Thanks to the technological help from France, in 1970 in Tokaï-Mura, south of Fukushima, Japan opened a pilot irradiated fuel-reprocessing factory.
In 1987, Cogema (COmpanie GEnérale des MAtières nucléaires) signed a contract for 1.4 billion francs, equivalent to 213 million Euros, to help construct a new reprocessing factory in Rokkasho-Mura, north of Fukushima – a replica of la Hague’s inland factory near Cherbourg. It should have started service in 2005, but today we are still waiting. As a result, the Fukushima-Daiichi accident site also houses a pool of irradiated fuel, common to the six reactors. The pool is supersaturated and serves as buffer storage pending the start of the Rokkasho-Mura factory.

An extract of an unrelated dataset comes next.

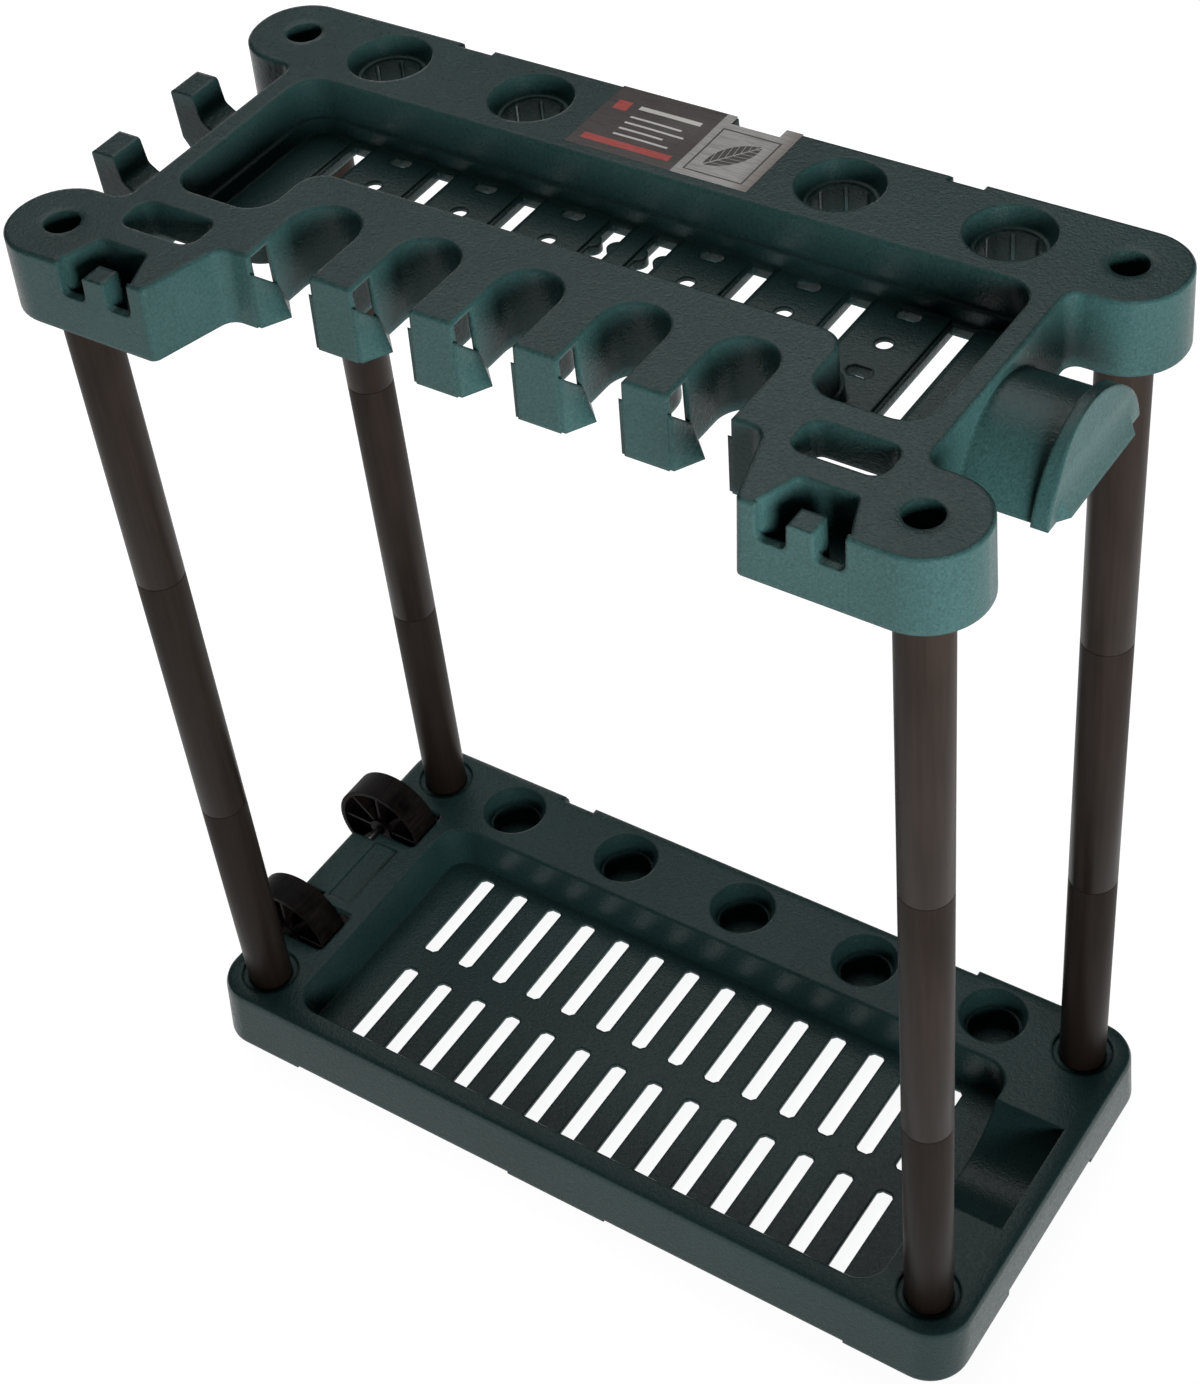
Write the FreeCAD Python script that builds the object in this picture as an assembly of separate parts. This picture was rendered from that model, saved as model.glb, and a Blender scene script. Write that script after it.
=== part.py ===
import FreeCAD, Part
import math
import os

from FreeCAD import Vector

# Freestanding rack for long garden tools: a slotted base tray on two wheels, a deep
# top tray with open slots and handle holes, and four poles of three tubes each.
# Millimetres. X runs along the rack, -Y is the side with the open slots, Z is up, and
# the poles stand round X = 0, Y = 0 until the finished pieces are moved in save_node.

# Whole rack
POLE_SPACING_X = 540.0
POLE_SPACING_Y = 220.0
SKIN = 3.0
EDGE_CHAMFER = 1.4
SIDE_DRAFT = 1.1
THROUGH = 2.0
SMALLEST_ROUND = 0.3

# Poles
TUBE_RADIUS = 15.75
TUBE_WALL = 1.4
TUBE_LENGTH = 240.0
SPIGOT_LENGTH = 32.0
SPIGOT_CLEARANCE = 0.15
SPIGOT_LAND = 6.0
SOCKET_CLEARANCE = 0.3

# Wheels and axle
WHEEL_RADIUS = 37.5
WHEEL_WIDTH = 24.0
WHEEL_BEYOND_POLE = 18.0
WHEEL_CENTRE_Y = 58.5
WHEEL_FLOOR_GAP = 0.7
WHEEL_RIM = 3.5
WHEEL_WEB = 3.0
WHEEL_HUB_RADIUS = 9.0
WHEEL_SPOKES = 8
WHEEL_SPOKE_WIDTH = 2.4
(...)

The vice president of Tepco, Tokyo Electric Power Company, declared in 2002 while the local and hostile nuclear referenda were multiplying that “the extraction of plutonium was vital.” The Rokkasho factory must then serve to extract the irradiated plutonium fuel and to re-inject the new fuel associated with the enriched, mixed oxide uranium plutonium fuel. In waiting for the eventual opening of the Rokkasho-Mura factory, France furnished the Japanese reactors with MOX. On March 10th 2011, the day before the earthquake, Areva, the leading French nuclear company, announced to the French High Committee for the Transparence of Information on Nuclear Safety the imminent departure of a new sea transport of MOX between Cherbourg and Japan, which would include fuel for the 3rd reactor at Fukushima-Daiichi.
France and Japan have had relations for 40 years in the nuclear domain, a friendship sealed by the spent fuel reprocessing, with over a hundred shipping deliveries of materials and radioactive waste between Cherbourg and Japan, the intensive use of MOX, but also the great venture of the interrupted fast breeder reactors at Creys-Malville and at Monju.